Giorgio Tozzi’s Zaccaria
The Chicago basso, Giorgio Tozzi, whom I had also seen perform the roles of Fiesco Grimaldi in Italian (see Historical Performances: “Simon Boccanegra” with Tito Gobbi, Giorgio Tozzi – San Francisco Opera, October 6, 1960) and Tsar Boris in English (see 50 Year Anniversaries: An American “Boris Godunov” Starring Tozzi and Dalis – San Francisco Opera, September 21, 1961), returned to the Verdian basso cantante repertory as the Hebrew prophet Zaccaria.
It was still regarded as sufficiently unusual for an American basso to be considered an international calibre opera star that RCA Victor Records’ publicity department renamed George Tozzi as Giorgio. But Tozzi, both as artist and teacher, did a large part in establishing that high reputation that so many American bass-baritones and basso cantantes have had (and still have) in the opera houses of the world.
[Below: Illinois basso Giorgio Tozzi; resized image, based on a promotional photograph.]
Janis Martin’s Fenena
According to Arthur Bloomfield’s history, Janis Martin received the request Friday night, October 20th, to learn the part of Fenena in order to perform it the evening of October 23rd. (Some accounts have an even shorter duration.) General Director Adler enlisted San Francisco Opera’s pre-eminent assistant to the artists, Otto Guth (soon to become a favorite of Pavarotti, who worked with Guth for so many of his role debuts).
As I entered the opera house, the buzz about the 22-year old Martin learning an entire role in little more than a day was a main topic of conversation, and a warmly sympathetic audience (and a well-cued prompter) was in her corner. It was a proper “star is born” triumph.

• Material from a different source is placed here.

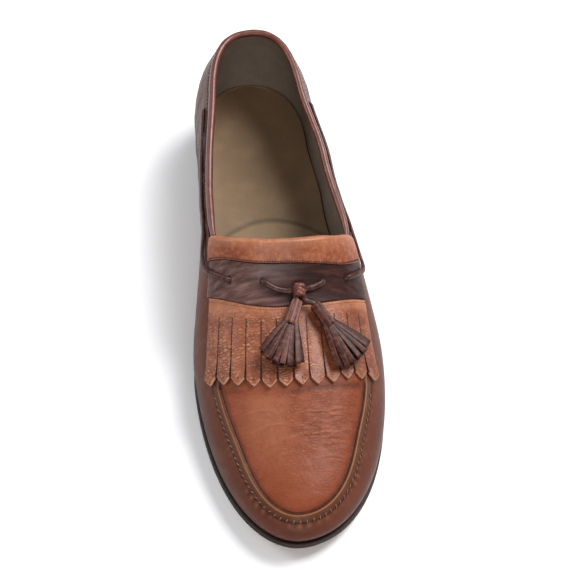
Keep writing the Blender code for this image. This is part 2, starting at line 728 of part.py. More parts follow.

Martin continued to have a full plate of smaller comprimario roles, some little more than a walk-on, each season through 1964 (in which “Nabucco” was revived for Gobbi, with Martin cast, from the earliest stages, as Fenena). Two years after that, Martin returned to San Francisco Opera in major mezzo-soprano roles, including Venus in “Tannhauser” with Jess Thomas and Regine Crespin. Then as her voice matured, she tackled the dramatic soprano repertory, ultimately singing all three Bruennhildes in one of the 1990 cycles of Wagner’s “Der Ring des Nibelungen”.
[Below: California mezzo-soprano Janis Martin; edited image, based on a promotional photograph.]
Francesco Molinari-Pradelli was the Conductor. Gwen Curatilo replaced Janis Martin in the small role of Anna.
Even though I never saw Udovick again, and Bastianini only twice more in 1965, I saw Cioni in several major roles through 1968. Tozzi performed at San Francisco Opera through the 1978 season (memorably performing Baron Scarpia to Magda Olivero’s Tosca), and Janis Martin was an important presence in the San Francisco Opera cast lists in many seasons through 1990.
It was a thrilling end to a wonderful six-opera sampler of the 1961 season of the San Francisco Opera.